Le Titien, Ritratto di Carlo Quinto con perro

Un dernier exemple : le mot licenza, tel que Vasari l'emploie, et qui sera adopté aussi en français comme terme technique du langage artistique, est directement tiré du vocabulaire de Machiavel. Pour Vasari, c'est Michel-Ange qui interprète au mieux cette nouvelle manière artistique, qui consiste à obtenir un « ordre composite », à la fois respectueux des règles et des exigences d'équilibre esthétique imposées par les pratiques anciennes – surtout en architecture –, et en même temps à dépasser la monotonie de ces règles par l'introduction de solutions plus fantaisistes, plus libres (le chef d'œuvre de cette nouvelle manière est, selon Vasari, la sacristie de l'église de San Lorenzo à Florence).
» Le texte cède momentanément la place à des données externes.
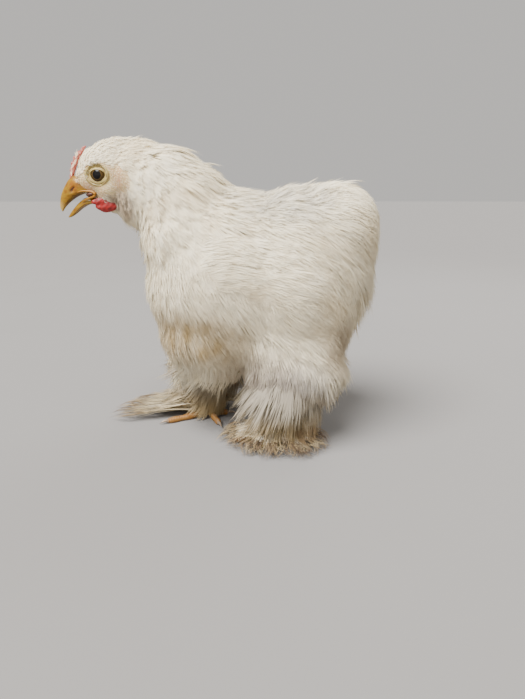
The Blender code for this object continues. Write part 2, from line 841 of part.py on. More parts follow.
def wing_slab(side, flank):
    """The folded wing as a leaf-shaped slab that lies on the flank."""
    spine = [Vector((0, *point)) for point in WING_SPINE]
    shape = bmesh.new()
    rings = []
    for index, (spot, half, thick) in enumerate(zip(spine, WING_HALF, WING_THICK)):
        along = (spine[min(index + 1, len(spine) - 1)] - spine[max(index - 1, 0)]).normalized()
        across = Vector((0, -along.z, along.y))
        outer = []
        inner = []
        for step in range(WING_ACROSS + 1):
            share = 2 * step / WING_ACROSS - 1
            point = spot + across * half * share
            hit = flank.shot(Vector((side * 200, point.y, point.z)), Vector((-side, 0, 0)))
            reach = abs(hit.x) if hit else 20
            outer.append(Vector((side * (reach + thick * (1 - 0.5 * share ** 2)), point.y, point.z)))
            inner.append(Vector((side * (reach - 4), point.y, point.z)))
        rings.append(outer + inner[::-1])
    add_loft(shape, rings)
    return make_object("wing", shape)


def make_wing(side, name, coat, neighbours, draw):
    """A thin folded wing on the flank with its tiers of feathers."""
    wing = wing_slab(side, Skin(coat))
    wing.name = name
    feathers = wing_feathers(side, Skin(coat, wing), draw)
    for neighbour in neighbours:
        carve(wing, grown_copy(neighbour, GAP))
    keep_largest(wing)
    fuse(wing, feathers)
    return wing


def make_fluff(name, centre, torso, draw):
    """The loose feathers round the thigh, cut clear of the belly."""
    fluff = mass_form(name, ((centre, FLUFF_SIZE, 0),), 3, 260)
    fuse(fluff, fluff_locks(Skin(fluff), centre, draw))
    carve(fluff, grown_copy(torso, GAP))
    keep_largest(fluff)
    return fluff


def dress(obj, name):
    """Give an object one finish."""
    obj.data.materials.clear()
    obj.data.materials.append(finish(name))


def part_coat():
    """Neck, torso and tail as one coat, parted by thin cuts, and its smooth skin."""
    skin = mass_form("skin", COAT_MASSES, 3, 100000, rounds=25)
    nodes = {}
    for name, cuts, faces in (
        ("neck", ((HEAD_CUT, False), (NECK_CUT, True)), 420),
        ("torso", ((NECK_CUT, False), (TAIL_CUT, False)), 1350),
        ("tail", ((TAIL_CUT, True), (NECK_CUT, False)), 420),
    ):
        piece = bpy.data.objects.new(name, skin.data.copy())
        bpy.context.scene.collection.objects.link(piece)
        reduce_to(piece, faces)
        for cut, keep_front in cuts:
            slice_off(piece, cut, keep_front)
        nodes[name] = piece
    return skin, nodes


def build():
    for obj in list(bpy.data.objects):
        bpy.data.objects.remove(obj)
    draw = random.Random(FEATHER_SEED)
    coat, nodes = part_coat()
    skin = Skin(coat)
    wings = []
    for side_name, side in SIDES.items():
        neighbours = (nodes["torso"], nodes["tail"], nodes["neck"])
        wing = make_wing(side, "wing_" + side_name, coat, neighbours, draw)
        dress(wing, "plumage")
        wings.append(wing)
    fuse(nodes["neck"], hackles(skin, draw))
    fuse(nodes["tail"], cushion(skin, draw))
    for node in nodes.values():
        dress(node, "plumage")
    discard(coat)
    dress(make_head(), "face_skin")
    for side_name, side in SIDES.items():
        dress(make_eye(side, "eye_" + side_name), "eye")
        wattle = make_wattle(side, "wattle_" + side_name)
        carve(wattle, make_bill("bill_seat", LOWER_BILL, LOWER_TIP, 0.25, GAP))
        dress(wattle, "wattle")
        foot = FEET[side_name]
        fluff = make_fluff("thigh_" + side_name, foot["fluff"], nodes["torso"], draw)
        dress(fluff, "plumage")
        body, claws = make_foot("foot_" + side_name, foot, fluff, draw)
        dress(body, "toes")
        for claw in claws:
            dress(claw, "claws")
    upper = make_bill("bill_upper", UPPER_BILL, UPPER_TIP, 0.25)
    make_nostrils(upper)
    dress(upper, "bill")
    dress(make_bill("bill_lower", LOWER_BILL, LOWER_TIP, 0.25), "bill")
    comb = make_comb("comb")
    carve(comb, make_bill("bill_seat", UPPER_BILL, UPPER_TIP, 0.25, GAP))
    keep_largest(comb)
    dress(comb, "comb")
    for obj in bpy.data.objects:
        obj.location = -MIDDLE * MM


build()
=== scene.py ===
"""The looks of a still, life-size white Cochin bantam pullet that walks with her bill a little open.

Sizes and places are millimetres from the point on the floor under her back, with +Z up, her bill
towards -Y and her left side at +X. MIDDLE is where the frame's origin lies in them, and to_frame
turns them into metres.
"""

import itertools
import math
import random

import bmesh
import bpy
import numpy as np
from mathutils import Matrix, Vector
from mathutils.bvhtree import BVHTree


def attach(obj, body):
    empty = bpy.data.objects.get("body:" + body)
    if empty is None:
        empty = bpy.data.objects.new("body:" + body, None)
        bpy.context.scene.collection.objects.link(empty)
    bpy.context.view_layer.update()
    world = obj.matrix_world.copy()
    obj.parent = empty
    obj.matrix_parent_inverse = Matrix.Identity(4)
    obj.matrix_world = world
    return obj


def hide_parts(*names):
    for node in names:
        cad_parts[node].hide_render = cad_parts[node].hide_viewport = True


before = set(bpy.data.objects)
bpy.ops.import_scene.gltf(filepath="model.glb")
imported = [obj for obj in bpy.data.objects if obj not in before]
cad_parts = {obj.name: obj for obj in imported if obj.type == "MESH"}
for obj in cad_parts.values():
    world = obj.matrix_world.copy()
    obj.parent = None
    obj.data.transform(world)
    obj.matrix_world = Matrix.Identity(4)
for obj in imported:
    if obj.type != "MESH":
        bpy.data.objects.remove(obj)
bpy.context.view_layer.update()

MM = 0.001
MIDDLE = Vector((0, -29, 0))
SIDES = {"left": 1, "right": -1}
UP = Vector((0, 0, 1))

# Rounded masses of the coat's outer form: centre and half sizes.
BODY_MASSES = (
    ((0, -20, 112), (58, 64, 65)),
    ((0, 22, 112), (59, 52, 66)),
    ((0, -48, 138), (44, 38, 42)),
    ((0, -35, 76), (48, 42, 31)),
    ((0, 30, 78), (46, 34, 33)),
    ((0, 50, 145), (43, 34, 37)),
    ((0, 58, 152), (31, 25, 28.5)),
    ((0, 38, 146), (36, 26, 34)),
    ((0, 51, 122), (40, 29, 36)),
    ((0, -52, 162), (36, 35, 35)),
    ((0, -67, 177.8), (28, 29, 29)),
    ((0, -81, 186.6), (21, 23, 23)),
    ((0, -93, 190.8), (14, 24, 20.5)),
    ((0, -87, 166), (16, 15, 16)),
    ((32, 24, 54), (25, 35, 23)),
    ((-29, -38, 50), (25, 38, 24)),
    ((36, 20, 74), (17, 36, 22)),
    ((-33, -30, 72), (17, 34, 22)),
)
HEAD_MASSES = (
    ((0, -101, 189), (14.6, 25, 20)),
    ((0, -113, 184), (12, 15, 13)),
    ((0, -102, 178), (13.6, 15, 12.5)),
    ((0, -103, 170), (9.6, 14, 9)),
)
SKIN_VOXEL = 1.4
SKIN_ROUNDS = 60

# The head's skin is smoothed less, by this share, from here forward and over a short stretch.
HEAD_START = -90
HEAD_BLEND = 8
HEAD_SOFTNESS = 0.12

# The coat at named places of one side: place, lie of the feathers, their length and half width, the depth of
# the coat, and how loose its barbs are. What lies between is blended.
COAT_SPOTS = {
    "brow": ((5, -122, 198), (0.2, 0.75, 0.6), 4, 1.1, 0.5, 0.3),
    "crown": ((0, -112, 208), (0, 1, 0.15), 7, 1.7, 1.6, 0.4),
    "over eye": ((12, -110, 195.5), (0.3, 0.9, 0.2), 4.5, 1.1, 0.5, 0.3),
    "crown side": ((9, -104, 203), (0.3, 0.9, -0.1), 7, 1.7, 1.4, 0.3),
    "cheek": ((13, -93, 178), (0.1, 0.8, -0.6), 7, 1.5, 0.9, 0.4),
    "face": ((13, -112, 180), (0.1, 0.9, -0.2), 2.5, 0.6, 0.2, 0.2),
    "throat": ((3, -106, 161), (0, 0.5, -0.85), 6, 1.4, 0.8, 0.5),
    "nape": ((0, -86, 210), (0, 1, 0.05), 15, 2.2, 3, 0.8),
    "neck top": ((0, -64, 205), (0, 0.85, -0.5), 22, 3, 5, 0.7),
    "hackle side": ((22, -76, 184), (0.15, 0.62, -0.75), 20, 2.8, 4, 0.3),
    "hackle low": ((30, -58, 165), (0.2, 0.7, -0.7), 24, 3.4, 5.5, 0.35),
    "neck front": ((6, -94, 160), (0.1, 0.25, -1), 12, 2.6, 3, 0.5),
    "shoulders": ((0, -28, 184), (0, 1, -0.25), 24, 4.5, 7, 0.35),
    "back": ((0, 6, 177), (0, 1, 0.05), 22, 5, 6.4, 0.4),
    "saddle top": ((0, 22, 178), (0, 1, -0.05), 17, 4.2, 4.6, 0.25),
    "saddle side": ((34, 5, 165), (0.25, 0.85, -0.45), 24, 4.8, 7, 0.4),
    "cushion front": ((0, 38, 179), (0, 1, 0), 17, 4.4, 4.8, 0.25),
    "cushion top": ((0, 58, 180), (0, 0.9, -0.3), 18, 4.6, 5.2, 0.25),
    "cushion crest": ((0, 74, 170), (0, 0.65, -0.75), 20, 5, 6.4, 0.3),
    "cushion rear": ((0, 86, 142), (0, 0.25, -1), 26, 5.5, 9, 1),
    "cushion side": ((40, 56, 140), (0.1, 0.6, -0.8), 26, 5.5, 9, 0.7),
    "vent": ((12, 76, 98), (0, 0.2, -1), 22, 5.5, 9, 0.9),
    "breast front": ((8, -86, 120), (0.15, 0.2, -1), 20, 5, 7, 0.6),
    "breast low": ((12, -76, 70), (0.1, 0.3, -1), 22, 5.5, 8, 0.9),
    "breast side": ((45, -50, 125), (0.1, 0.6, -0.8), 24, 5, 7, 0.45),
    "flank front": ((54, -28, 90), (0, 0.5, -0.9), 32, 5.2, 8, 0.6),
    "flank": ((58, 10, 108), (0, 0.75, -0.65), 26, 5.2, 8, 0.5),
    "flank rear": ((46, 52, 92), (0, 0.5, -0.85), 32, 5.5, 9, 0.8),
    "belly": ((14, -8, 48), (0, 0.5, -0.9), 18, 5, 7, 1),
    "belly front": ((16, -36, 48), (0, -0.75, -1), 30, 5, 7, 1),
    "thigh left": ((56, 24, 46), (0.05, 0, -1), 18, 4.6, 7, 1),
    "thigh front": ((40, -6, 48), (0.05, -0.45, -1), 24, 4.6, 7, 1),
    "thigh rear": ((36, 56, 44), (0, 0.25, -1), 15, 4.6, 7, 1),
    "thigh inner": ((8, 24, 44), (-0.1, 0.1, -1), 20, 4.6, 6, 1),
    "far thigh front": ((24, -68, 48), (0.1, -0.55, -1), 30, 4.4, 7, 1),
    "far thigh side": ((52, -34, 46), (0.2, -0.2, -1), 27, 4.6, 7, 1),
}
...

La licenza michelangelesque plut aussitôt à ses contemporains, car il avait ainsi, écrit Vasari, « rompu les liens et les chaînes des choses qu'ils continuaient de faire par habitude ». Or, ce même mot se retrouve dans les lettres de Guichardin et dans les écrits de Machiavel, avec une acception particulière, surtout chez ce dernier : dans la vie des états, la licenza, la liberté excessive, est portée par le peuple, souvent incontrôlable ; mais devient extrêmement fort un gouvernement bien ordonné par les règles, et dont les institutions prennent en compte la nécessité de gérer cette licenza. Vasari transfère donc cette notion politique dans le domaine de l'art : la licenza est potentiellement une force désagrégeante ; mais lorsqu'elle est encadrée par les lois de la régularité et de l'équilibre, elle permet le dépassement des habitudes qui n'ont plus aucune vitalité, et conjure la décadence : la seule décadence possible viendrait de l'artiste qui arrêterait de progresser et qui se contenterait de suivre pédantesquement la tradition. Dans ce sens, Vasari rejoint Machiavel et Guichardin lorsqu'ils affirment la nécessité d'adapter le jugement – historique et politique pour eux, artistique pour lui – à la « qualità dei tempi ».